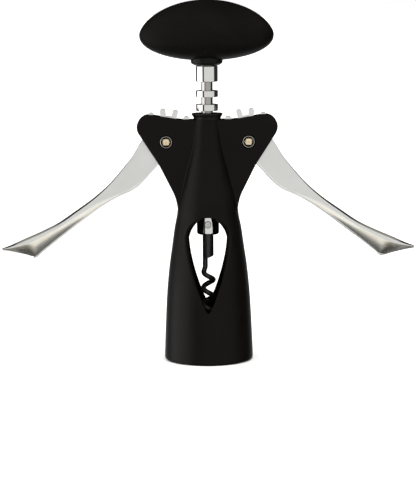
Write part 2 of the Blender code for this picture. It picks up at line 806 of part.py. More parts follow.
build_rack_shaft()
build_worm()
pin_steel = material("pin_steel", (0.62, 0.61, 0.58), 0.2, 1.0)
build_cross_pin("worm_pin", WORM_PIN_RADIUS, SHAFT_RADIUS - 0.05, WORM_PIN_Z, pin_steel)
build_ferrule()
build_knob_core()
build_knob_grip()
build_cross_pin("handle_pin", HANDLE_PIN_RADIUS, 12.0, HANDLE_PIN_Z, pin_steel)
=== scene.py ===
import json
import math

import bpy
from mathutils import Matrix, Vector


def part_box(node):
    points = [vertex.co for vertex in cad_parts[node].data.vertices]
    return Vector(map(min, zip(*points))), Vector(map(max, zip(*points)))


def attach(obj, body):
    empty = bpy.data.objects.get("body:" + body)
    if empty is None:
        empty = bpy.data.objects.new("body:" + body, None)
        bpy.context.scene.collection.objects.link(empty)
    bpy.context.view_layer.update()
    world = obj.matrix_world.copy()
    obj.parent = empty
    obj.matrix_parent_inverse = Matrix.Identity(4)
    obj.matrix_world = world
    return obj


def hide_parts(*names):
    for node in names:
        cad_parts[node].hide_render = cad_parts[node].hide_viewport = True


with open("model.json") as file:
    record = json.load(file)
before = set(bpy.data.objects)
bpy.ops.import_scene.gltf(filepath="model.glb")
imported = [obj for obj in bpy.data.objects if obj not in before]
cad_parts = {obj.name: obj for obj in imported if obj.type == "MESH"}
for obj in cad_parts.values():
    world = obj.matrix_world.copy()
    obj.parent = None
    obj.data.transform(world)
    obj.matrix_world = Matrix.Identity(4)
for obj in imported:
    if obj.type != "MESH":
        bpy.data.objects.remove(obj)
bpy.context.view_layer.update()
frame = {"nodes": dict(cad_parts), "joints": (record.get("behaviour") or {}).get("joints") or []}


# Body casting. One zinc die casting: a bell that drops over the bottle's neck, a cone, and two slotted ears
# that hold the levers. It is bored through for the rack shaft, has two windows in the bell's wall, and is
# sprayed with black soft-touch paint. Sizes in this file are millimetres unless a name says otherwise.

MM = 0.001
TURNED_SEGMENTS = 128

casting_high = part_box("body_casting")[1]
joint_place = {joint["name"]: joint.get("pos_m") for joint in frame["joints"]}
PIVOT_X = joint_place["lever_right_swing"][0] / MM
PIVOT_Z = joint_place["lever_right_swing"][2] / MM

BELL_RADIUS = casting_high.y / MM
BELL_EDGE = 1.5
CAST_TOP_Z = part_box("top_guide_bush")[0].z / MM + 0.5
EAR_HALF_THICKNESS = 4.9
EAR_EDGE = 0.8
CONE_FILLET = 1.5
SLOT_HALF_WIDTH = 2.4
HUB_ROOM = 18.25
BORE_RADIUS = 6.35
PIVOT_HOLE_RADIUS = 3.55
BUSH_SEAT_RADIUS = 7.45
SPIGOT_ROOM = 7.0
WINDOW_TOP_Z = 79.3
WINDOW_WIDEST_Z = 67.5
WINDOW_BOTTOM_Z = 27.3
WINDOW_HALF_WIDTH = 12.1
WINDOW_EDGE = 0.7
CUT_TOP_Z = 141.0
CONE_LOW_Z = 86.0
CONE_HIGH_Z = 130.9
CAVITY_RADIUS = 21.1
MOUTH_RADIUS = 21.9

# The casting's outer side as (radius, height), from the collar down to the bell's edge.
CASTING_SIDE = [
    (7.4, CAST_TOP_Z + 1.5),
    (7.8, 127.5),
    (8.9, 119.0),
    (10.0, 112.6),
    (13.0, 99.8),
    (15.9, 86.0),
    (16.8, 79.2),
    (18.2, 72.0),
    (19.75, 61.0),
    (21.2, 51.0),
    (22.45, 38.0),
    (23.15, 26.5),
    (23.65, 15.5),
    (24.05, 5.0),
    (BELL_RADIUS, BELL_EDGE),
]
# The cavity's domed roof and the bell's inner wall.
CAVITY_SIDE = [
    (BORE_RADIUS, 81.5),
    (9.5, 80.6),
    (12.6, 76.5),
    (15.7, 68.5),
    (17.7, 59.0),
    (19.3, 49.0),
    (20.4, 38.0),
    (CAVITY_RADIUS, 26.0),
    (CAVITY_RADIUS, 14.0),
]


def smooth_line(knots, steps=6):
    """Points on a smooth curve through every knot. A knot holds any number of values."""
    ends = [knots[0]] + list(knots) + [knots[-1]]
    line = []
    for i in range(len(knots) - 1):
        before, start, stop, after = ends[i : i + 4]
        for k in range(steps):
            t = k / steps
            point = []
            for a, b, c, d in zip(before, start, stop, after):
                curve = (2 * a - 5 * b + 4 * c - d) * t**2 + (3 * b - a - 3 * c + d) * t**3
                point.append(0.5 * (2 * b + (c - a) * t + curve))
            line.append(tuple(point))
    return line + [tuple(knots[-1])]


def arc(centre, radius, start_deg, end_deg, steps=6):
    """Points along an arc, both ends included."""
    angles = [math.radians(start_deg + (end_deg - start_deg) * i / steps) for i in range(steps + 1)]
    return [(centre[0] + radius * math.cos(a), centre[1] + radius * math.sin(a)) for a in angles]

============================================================

Problem statement: Out of the data above, set down the lines from the one with "obj.parent = None" to the one with "MOUTH_RADIUS = 21.9", both included, exactly as written and with no additions.

Result of the exercise:
    obj.parent = None
    obj.data.transform(world)
    obj.matrix_world = Matrix.Identity(4)
for obj in imported:
    if obj.type != "MESH":
        bpy.data.objects.remove(obj)
bpy.context.view_layer.update()
frame = {"nodes": dict(cad_parts), "joints": (record.get("behaviour") or {}).get("joints") or []}


# Body casting. One zinc die casting: a bell that drops over the bottle's neck, a cone, and two slotted ears
# that hold the levers. It is bored through for the rack shaft, has two windows in the bell's wall, and is
# sprayed with black soft-touch paint. Sizes in this file are millimetres unless a name says otherwise.

MM = 0.001
TURNED_SEGMENTS = 128

casting_high = part_box("body_casting")[1]
joint_place = {joint["name"]: joint.get("pos_m") for joint in frame["joints"]}
PIVOT_X = joint_place["lever_right_swing"][0] / MM
PIVOT_Z = joint_place["lever_right_swing"][2] / MM

BELL_RADIUS = casting_high.y / MM
BELL_EDGE = 1.5
CAST_TOP_Z = part_box("top_guide_bush")[0].z / MM + 0.5
EAR_HALF_THICKNESS = 4.9
EAR_EDGE = 0.8
CONE_FILLET = 1.5
SLOT_HALF_WIDTH = 2.4
HUB_ROOM = 18.25
BORE_RADIUS = 6.35
PIVOT_HOLE_RADIUS = 3.55
BUSH_SEAT_RADIUS = 7.45
SPIGOT_ROOM = 7.0
WINDOW_TOP_Z = 79.3
WINDOW_WIDEST_Z = 67.5
WINDOW_BOTTOM_Z = 27.3
WINDOW_HALF_WIDTH = 12.1
WINDOW_EDGE = 0.7
CUT_TOP_Z = 141.0
CONE_LOW_Z = 86.0
CONE_HIGH_Z = 130.9
CAVITY_RADIUS = 21.1
MOUTH_RADIUS = 21.9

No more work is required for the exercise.